The department’s future position on voting issues depends in part on when the civil rights division gets a permanent leader. Decisions about voting rights cases are typically made by the division, which was created in 1957 to battle discrimination against African Americans.
The administration’s nominee for assistant attorney general overseeing the division, Eric Dreiband, has been awaiting confirmation for more than a year; if and when he takes office, the division will be freer to act with more authority.
The nomination of Mr. Dreiband, a Washington labor lawyer who worked for the independent counsel Kenneth Starr during his lengthy investigation of President Clinton, has been widely opposed by civil-rights advocacy groups. His confirmation appears to have taken a back seat to Senate Republicans’ efforts to approve new federal judges.

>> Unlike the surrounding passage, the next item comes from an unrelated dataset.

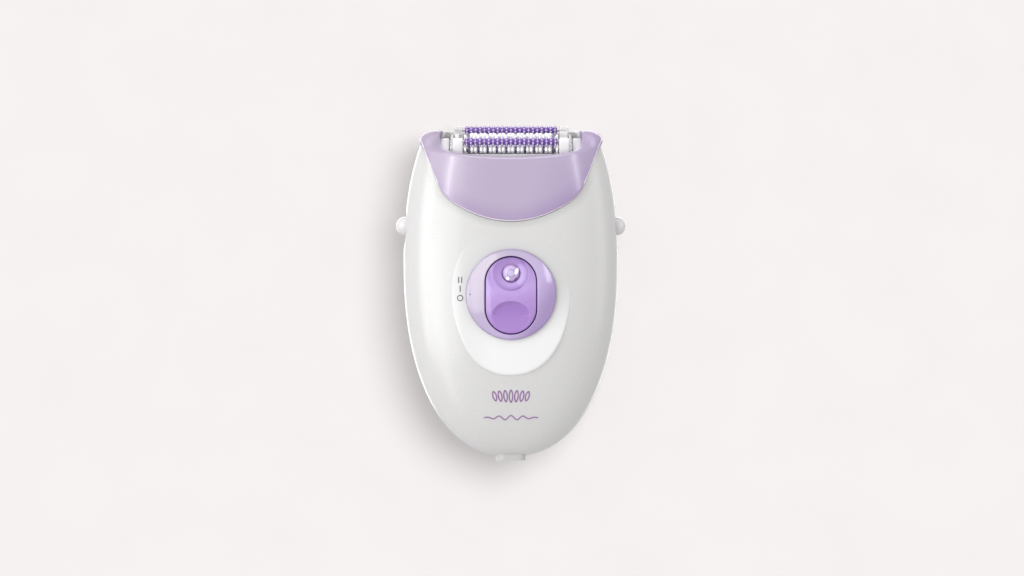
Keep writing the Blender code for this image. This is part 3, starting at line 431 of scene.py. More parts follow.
# offset from the lens centre (x, z), half sizes (mm), turn (radians), whether it is bright
LENS_FACETS = [
    ((1.95, 0.75), (0.60, 1.30), -0.42, True),
    ((-1.15, -1.75), (0.62, 0.62), 0.3, True),
    ((1.55, -1.95), (0.28, 0.8), -0.7, False),
]


def tint_lens(material):
    """Two bright facets and a dark one, seen through the dome."""
    bright_color, dark_color = (1.0, 0.97, 1.0), (0.26, 0.13, 0.42)
    nodes = Nodes(material)
    color = nodes.base_color()
    coords = nodes.coords()
    glows = []
    for (x, z), (half_x, half_z), turn, bright in LENS_FACETS:
        placed = nodes.add(
            "Mapping", Vector=coords, Location=(x * MM, 0.0, (LENS_Z + z) * MM),
            Rotation=(0.0, -turn, 0.0), Scale=(half_x * MM, 1.0, half_z * MM))
        placed.vector_type = "TEXTURE"
        flat = nodes.vector("MULTIPLY", placed.outputs["Vector"], (1.0, 0.0, 1.0))
        spot = nodes.remap(nodes.vector("LENGTH", flat), (1.0, 0.0), (0.7, 1.15))
        color = nodes.mix(spot, color, bright_color if bright else dark_color)
        if bright:
            glows.append(spot)
    strength = nodes.maths("MULTIPLY", nodes.maths("MAXIMUM", *glows), 0.35)
    nodes.bsdf(Base_Color=color, Emission_Color=bright_color, Emission_Strength=strength)


# ---------------------------------------------------------------- materials
PEARL_GREY = (0.70, 0.70, 0.695)
PEARL = pearl("pearl_casing", PEARL_GREY, 0.30, coat=0.6)
PEARL_BUTTON = pearl("pearl_button", (0.78, 0.77, 0.77), 0.2, coat=0.6)
PANEL = pearl("gloss_panel", (0.93, 0.93, 0.93), 0.14, flake=0.02, coat=0.8,
              above=(44.0, 62.0, PEARL_GREY))
RIM = plastic("lilac_rim", (0.86, 0.80, 0.88), 0.25, tint=0.02, scatter=0.2, coat=0.3)
REAR_COVER = pearl("pearl_rear_cover", (0.78, 0.78, 0.775), 0.3)
LILAC = graded(
    "lilac_cover",
    [(0.0, (0.455, 0.385, 0.52)), (0.3, (0.48, 0.405, 0.55)), (0.6, (0.495, 0.42, 0.575)),
     (1.0, (0.42, 0.33, 0.53))],
    origin=(0, 0, 96), reach=(-26, 30), along=(0.93, 0.0, -0.36),
    rough=0.30, scatter=0.12, coat=0.4, coat_rough=0.16)
shade_by_edge(LILAC, (0.84, 0.77, 0.90), to=(1.0, 0.0), span=(0.0, 6.0))
shade_by_edge(PEARL, (0.78, 0.78, 0.78), to=(0.0, 1.0), span=(-2.8, 0.0))
RING = graded(
    "knob_ring",
    [(0.12, (0.575, 0.51, 0.63)), (0.28, (0.53, 0.46, 0.63)), (0.70, (0.61, 0.49, 0.79)),
     (0.92, (0.45, 0.33, 0.62))],
    origin=(0, 0, KNOB_Z), reach=(-15, 15), along=(0.86, 0.0, -0.5),
    rough=0.14, scatter=0.2, coat=0.7, coat_rough=0.06)
RING_EDGE = plastic("knob_ring_edge", (0.42, 0.33, 0.60), 0.3, tint=0.05, scatter=0.2, coat=0.4)
INSERT = graded(
    "insert_tint",
    [(0.0, (0.40, 0.25, 0.60)), (0.42, (0.54, 0.38, 0.77)), (0.6, (0.49, 0.31, 0.70)),
     (1.0, (0.43, 0.25, 0.65))],
    origin=(0, 0, INSERT_Z), reach=(-13, 13), along=(0.1, 0.0, -1.0),
    rough=0.16, scatter=0.2, coat=0.7)
tint_insert(INSERT)
SEAL = plastic("groove_shadow", (0.05, 0.018, 0.10), 0.7, tint=0.2, specular=0.1)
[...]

Under more permanent leadership, the department could step up pressure on states to purge ineligible voters from their rolls under opaque standards set out in the 1993 National Voter Registration Act, the “motor-voter” law. Conservative experts say the lists need to be more aggressively pruned of dead or departed voters to discourage fraud and weed out noncitizens. And they say that under Mr. Obama, the department took no action against states whose registration lists were laden with ineligible voters.
Voting rights advocates said that aggressive culling of the rolls often delists legitimate voters, and members of minorities in particular.
Whatever the Justice Department does next, conservatives said they were heartened by the new direction it has taken under Mr. Sessions.
“We’re happy with what we’ve seen done,” said Mr. Churchwell of the Public Interest Legal Foundation.